The beach felt like a secret paradise, although there were 2 or 3 people there, sprawled on rocks sunning. There was no sand – only grey and black stones, with high rocky cliffs on either side. The water was so beautiful - a deep emerald green near the coast, changing to the most beautiful blue in the depths of the sea. The sea was wild that day, as a storm system had recently passed through, and the waves were rather violent. Once we dove under, into the cold salty water, we could feel the strength of the current. It was lovely and so refreshing, but we didn't linger for fear of being pulled out to sea or smashed into the treacherous rocks. We sat on rocks along the shoreline, letting the waves crash against us like mermaids, and collecting tiny beads of sea glass that looked like little gems from so many years of weathering against the rocks. I got cold and found a huge, slanted rock to sun on. I love the way it feels when the salt dries to your skin, and your hair feels soft and textured, and the sun feels so good as it slowly returns the warmth to your body. I laid content, listening to the birds and the waves in that heavenly place.

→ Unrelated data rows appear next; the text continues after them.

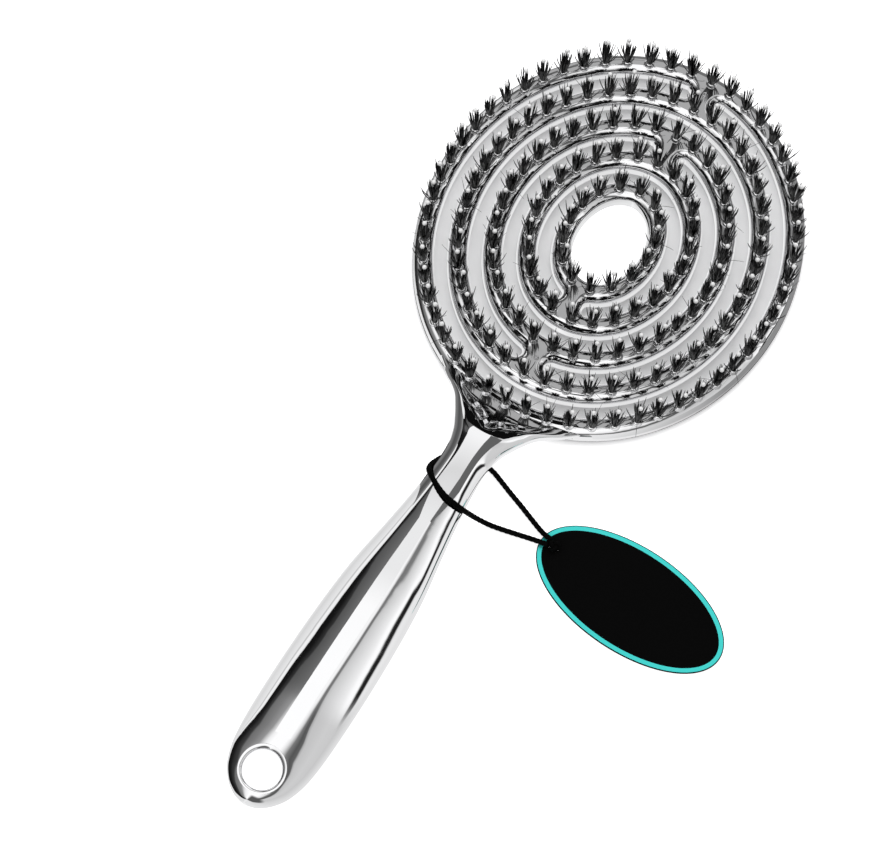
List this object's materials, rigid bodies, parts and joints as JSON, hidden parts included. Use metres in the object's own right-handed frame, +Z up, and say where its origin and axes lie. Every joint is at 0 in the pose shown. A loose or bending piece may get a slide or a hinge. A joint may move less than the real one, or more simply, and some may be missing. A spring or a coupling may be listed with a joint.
{
  "type": "vented hairbrush",
  "caption": "Chrome-plated vented oval hairbrush with ring-shaped rows of ball-tipped bristle tufts, a waisted handle with a hanging hole, and a string tag.",
  "frame": {"origin": "under the middle of the brush's length and width, on the surface that its flat back lies on", "axes": "+Z up out of the bristles, +Y along the brush towards the tip of the head, +X to the right, where the tag lies"},
  "size_m": [0.1314, 0.2353, 0.017],
  "materials": {
    "plated_abs": "polished",
    "black_nylon": "satin",
    "black_card": "matte",
    "black_cord": "matte"
  },
  "bodies": {
    "brush": {"bristles_row1_01": "black_nylon", "bristles_row1_02": "black_nylon", "bristles_row1_03": "black_nylon", "bristles_row1_04": "black_nylon", "bristles_row1_05": "black_nylon", "bristles_row1_06": "black_nylon", "bristles_row1_07": "black_nylon", "bristles_row1_08": "black_nylon", "bristles_row1_09": "black_nylon", "bristles_row1_10": "black_nylon", "bristles_row1_11": "black_nylon", "bristles_row1_12": "black_nylon", "bristles_row1_13": "black_nylon", "bristles_row1_14": "black_nylon", "bristles_row2_01": "black_nylon", "bristles_row2_02": "black_nylon", "bristles_row2_03": "black_nylon", "bristles_row2_04": "black_nylon", "bristles_row2_05": "black_nylon", "bristles_row2_06": "black_nylon", "bristles_row2_07": "black_nylon", "bristles_row2_08": "black_nylon", "bristles_row2_09": "black_nylon", "bristles_row2_10": "black_nylon", "bristles_row2_11": "black_nylon", "bristles_row3_01": "black_nylon", "bristles_row3_02": "black_nylon", "bristles_row3_03": "black_nylon", "bristles_row3_04": "black_nylon", "bristles_row3_05": "black_nylon", "bristles_row3_06": "black_nylon", "bristles_row3_07": "black_nylon", "bristles_row3_08": "black_nylon", "bristles_row3_09": "black_nylon", "bristles_row4_01": "black_nylon", "bristles_row4_02": "black_nylon", "bristles_row4_03": "black_nylon", "bristles_row4_04": "black_nylon", "bristles_row4_05": "black_nylon", "bristles_row4_06": "black_nylon", "bristles_row4_07": "black_nylon", "bristles_row5_01": "black_nylon", "bristles_row5_02": "black_nylon", "bristles_row5_03": "black_nylon", "bristles_row5_04": "black_nylon", "bristles_row5_05": "black_nylon", "brush_body": "plated_abs", "string_knot": "black_cord", "tag_string": "black_cord"},
    "tag": {"hang_tag": "black_card"}
  },
  "joints": [
    {"name": "tag_swing", "type": "hinge", "parent": "brush", "child": "tag", "pos_m": [0.0305, -0.01805, 0.0003], "axis": [0, 0, 1], "range_deg": [-80, 50]}
  ]
}
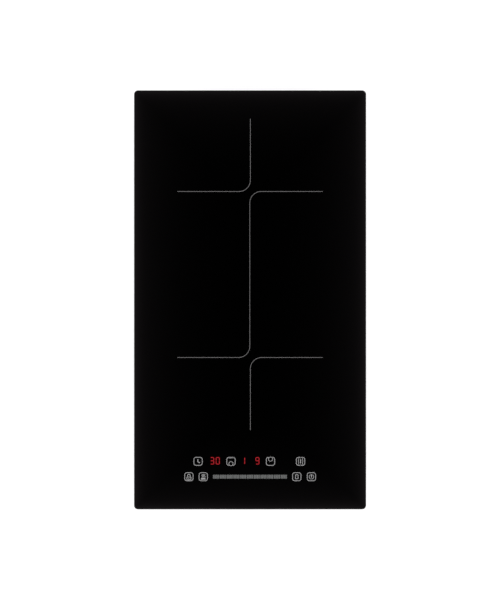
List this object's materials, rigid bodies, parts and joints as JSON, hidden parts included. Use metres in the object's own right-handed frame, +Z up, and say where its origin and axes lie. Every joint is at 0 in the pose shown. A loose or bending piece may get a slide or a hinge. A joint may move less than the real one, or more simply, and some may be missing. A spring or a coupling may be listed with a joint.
{
  "type": "induction cooktop",
  "caption": "Built-in induction cooktop: black glass bonded over a sheet-steel tray that holds spring-mounted coils, a power board, a blower, touch controls and swivelling worktop clamps.",
  "frame": {"origin": "centre of the tray's underside, which is also the bottom centre of the bounding box", "axes": "+Z up out of the glass, +Y towards the back edge of the worktop, so the touch keys and the user are at -Y; +X to the user's right"},
  "size_m": [0.288, 0.52, 0.058],
  "materials": {
    "black_glass_ceramic": "polished",
    "black_foam_seal": "matte",
    "black_silicone": "satin",
    "galvanised_steel": "satin",
    "zinc_plated_steel": "gloss",
    "spring_steel": "gloss",
    "black_carrier_plastic": "matte",
    "enamelled_copper": "satin",
    "ferrite": "matte",
    "mica_sheet": "satin",
    "white_silicone": "matte",
    "sleeved_lead": "matte",
    "aluminium_sheet": "satin",
    "extruded_aluminium": "satin",
    "green_circuit_board": "satin",
    "white_nylon": "satin",
    "black_epoxy": "satin",
    "yellow_film_box": "gloss",
    "sleeved_can": "gloss",
    "fuse_glass": "gloss",
    "tinned_brass": "gloss",
    "stator_steel": "matte",
    "ground_steel": "polished",
    "grey_plastic": "satin",
    "brown_wire": "satin",
    "display_red": "satin",
    "grey_ribbon": "satin"
  },
  "bodies": {
    "housing": {"blower_base": "black_carrier_plastic", "blower_cover": "black_carrier_plastic", "blower_stator": "stator_steel", "board_posts": "tinned_brass", "board_sockets": "white_nylon", "board_spacers": "white_nylon", "bond_bead": "black_silicone", "bottom_tray": "galvanised_steel", "cable_gland": "black_carrier_plastic", "choke_core": "ferrite", "choke_winding": "enamelled_copper", "clamp_nuts": "zinc_plated_steel", "clamp_screws": "zinc_plated_steel", "coil_plate": "aluminium_sheet", "digit_displays": "display_red", "film_capacitors": "yellow_film_box", "frame_screws": "zinc_plated_steel", "front_coil_leads": "sleeved_lead", "front_coil_springs": "spring_steel", "fuse": "fuse_glass", "glass_top": "black_glass_ceramic", "guide_screws": "zinc_plated_steel", "heat_sink": "extruded_aluminium", "m3_screws": "zinc_plated_steel", "mains_wires": "brown_wire", "plate_pillars": "zinc_plated_steel", "power_board": "green_circuit_board", "power_transistors": "black_epoxy", "rear_coil_leads": "sleeved_lead", "rear_coil_springs": "spring_steel", "relay": "black_epoxy", "smoothing_capacitors": "sleeved_can", "supply_transformer": "yellow_film_box", "terminal_block": "white_nylon", "terminal_box": "grey_plastic", "terminal_screws": "tinned_brass", "touch_board": "green_circuit_board", "touch_holder": "white_nylon", "touch_pads": "black_foam_seal", "touch_ribbon": "grey_ribbon", "upper_frame": "galvanised_steel", "worktop_seal": "black_foam_seal"},
    "fan_rotor": {"impeller": "black_carrier_plastic", "rotor_magnet": "ferrite", "rotor_shaft": "ground_steel"},
    "rear_coil": {"rear_coil_carrier": "black_carrier_plastic", "rear_coil_winding": "enamelled_copper", "rear_ferrites": "ferrite", "rear_mica": "mica_sheet", "rear_heat_sensor": "white_silicone"},
    "front_coil": {"front_coil_carrier": "black_carrier_plastic", "front_coil_winding": "enamelled_copper", "front_ferrites": "ferrite", "front_mica": "mica_sheet", "front_heat_sensor": "white_silicone"},
    "clamp_front_left": {"clamp_front_left": "zinc_plated_steel"},
    "clamp_front_right": {"clamp_front_right": "zinc_plated_steel"},
    "clamp_rear_left": {"clamp_rear_left": "zinc_plated_steel"},
    "clamp_rear_right": {"clamp_rear_right": "zinc_plated_steel"},
    "terminal_lid": {"terminal_cover": "grey_plastic"}
  },
  "joints": [
    {"name": "fan_spin", "type": "hinge", "parent": "housing", "child": "fan_rotor", "pos_m": [-0.046, 0.135, 0.0138], "axis": [0, 0, 1], "continuous": true},
    {"name": "rear_coil_float", "type": "slide", "parent": "housing", "child": "rear_coil", "axis": [0, 0, 1], "range_m": [-0.002, 0], "stiffness_N_per_m": 7500, "springref_m": 0.0035, "deforming": ["rear_coil_springs", "rear_coil_leads"]},
    {"name": "front_coil_float", "type": "slide", "parent": "housing", "child": "front_coil", "axis": [0, 0, 1], "range_m": [-0.002, 0], "stiffness_N_per_m": 7500, "springref_m": 0.0035, "deforming": ["front_coil_springs", "front_coil_leads"]},
    {"name": "clamp_front_left_swing", "type": "hinge", "parent": "housing", "child": "clamp_front_left", "pos_m": [-0.12, -0.232, 0.0182], "axis": [0, 0, 1], "range_deg": [0, 90]},
    {"name": "clamp_front_right_swing", "type": "hinge", "parent": "housing", "child": "clamp_front_right", "pos_m": [0.12, -0.232, 0.0182], "axis": [0, 0, -1], "range_deg": [0, 90]},
    {"name": "clamp_rear_left_swing", "type": "hinge", "parent": "housing", "child": "clamp_rear_left", "pos_m": [-0.12, 0.232, 0.0182], "axis": [0, 0, -1], "range_deg": [0, 90]},
    {"name": "clamp_rear_right_swing", "type": "hinge", "parent": "housing", "child": "clamp_rear_right", "pos_m": [0.12, 0.232, 0.0182], "axis": [0, 0, 1], "range_deg": [0, 90]},
    {"name": "terminal_cover_hinge", "type": "hinge", "parent": "housing", "child": "terminal_lid", "pos_m": [0.053, 0.1958, 0.0024], "axis": [-1, 0, 0], "range_deg": [0, 95]}
  ]
}
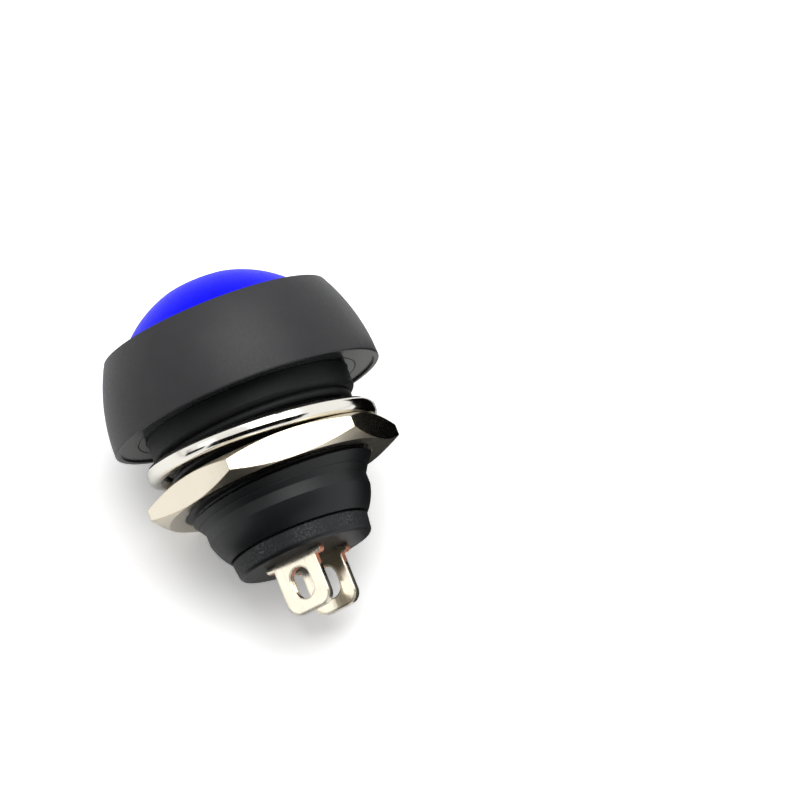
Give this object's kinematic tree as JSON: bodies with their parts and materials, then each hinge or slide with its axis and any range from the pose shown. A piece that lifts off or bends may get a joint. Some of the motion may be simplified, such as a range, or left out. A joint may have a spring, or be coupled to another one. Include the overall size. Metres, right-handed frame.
{
  "type": "momentary push button switch",
  "caption": "Panel-mount momentary push button switch with a blue domed cap in a black domed bezel, a threaded barrel with hex nut and ring washer, and flat solder terminals.",
  "frame": {"origin": "on the button's axis in the panel's front face, where the land on the bezel's underside seats", "axes": "+Z along the button's axis, out of the panel towards the finger; the terminals' wide faces look along Y"},
  "size_m": [0.017, 0.017, 0.0213],
  "materials": {
    "bezel": "fine matte black",
    "housing": "satin black",
    "cap": "satin gloss blue",
    "plunger": "natural white nylon",
    "rubber": "matte black rubber",
    "spring_steel": "bright drawn wire",
    "copper": "rolled copper alloy",
    "silver": "silver contact metal",
    "nickel_brass": "nickel plated, copper showing at the cut edges",
    "plug": "rough dark moulding",
    "washer_plate": "bright nickel",
    "nut_plate": "nickel plate over turned faces"
  },
  "bodies": {
    "switch": {"housing": "housing", "bezel": "bezel", "seal_retainer": "plunger", "plunger_seal": "rubber", "rear_plug": "plug", "terminal_front": "nickel_brass", "terminal_back": "nickel_brass", "fixed_contact_front": "silver", "fixed_contact_back": "silver", "panel_gasket": "rubber", "return_spring": "spring_steel"},
    "button": {"button_cap": "cap", "plunger": "plunger", "contact_spring": "spring_steel", "contact_bridge": "copper", "bridge_clip": "spring_steel", "moving_contact_front": "silver", "moving_contact_back": "silver"},
    "washer": {"ring_washer": "washer_plate"},
    "nut": {"hex_nut": "nut_plate"}
  },
  "joints": [
    {"name": "button_press", "type": "slide", "parent": "switch", "child": "button", "axis": [0, 0, -1], "range_m": [0, 0.0016], "stiffness_N_per_m": 900, "springref_m": -0.001, "deforming": ["return_spring"]},
    {"name": "washer_travel", "type": "slide", "parent": "switch", "child": "washer", "axis": [0, 0, 1], "range_m": [-0.0018, 0.0002]},
    {"name": "nut_turn", "type": "hinge", "parent": "washer", "child": "nut", "pos_m": [0, 0, -0.0043], "axis": [0, 0, 1], "range_deg": [-650, 74]}
  ],
  "couplings": [
    {"joint": "nut_turn", "follows": "washer_travel", "rad_per_m": 6283.2}
  ]
}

In the evening we ate outside on a terrace over the sea, happily exhausted from the sun and the sea. After stuffing ourselves with bruschetta with fresh pesto, mozzarella and tomatoes, we had gnocchi ai quattro formaggi, chocolate panna cotta, and sampled our first of the "sciacchetra", the famous local wine made from partially dried grapes. In the days of the ancient Roman Empire it was referred to as "the wine of the gods", and one can see why. It is sweet and refreshing and served in small portions as a desert wine. The white sciacchetra is slightly amber in color, and almost reminds me of a white port. It comes in red as well, but the area is best known for its white wines. We both agreed it was delicious.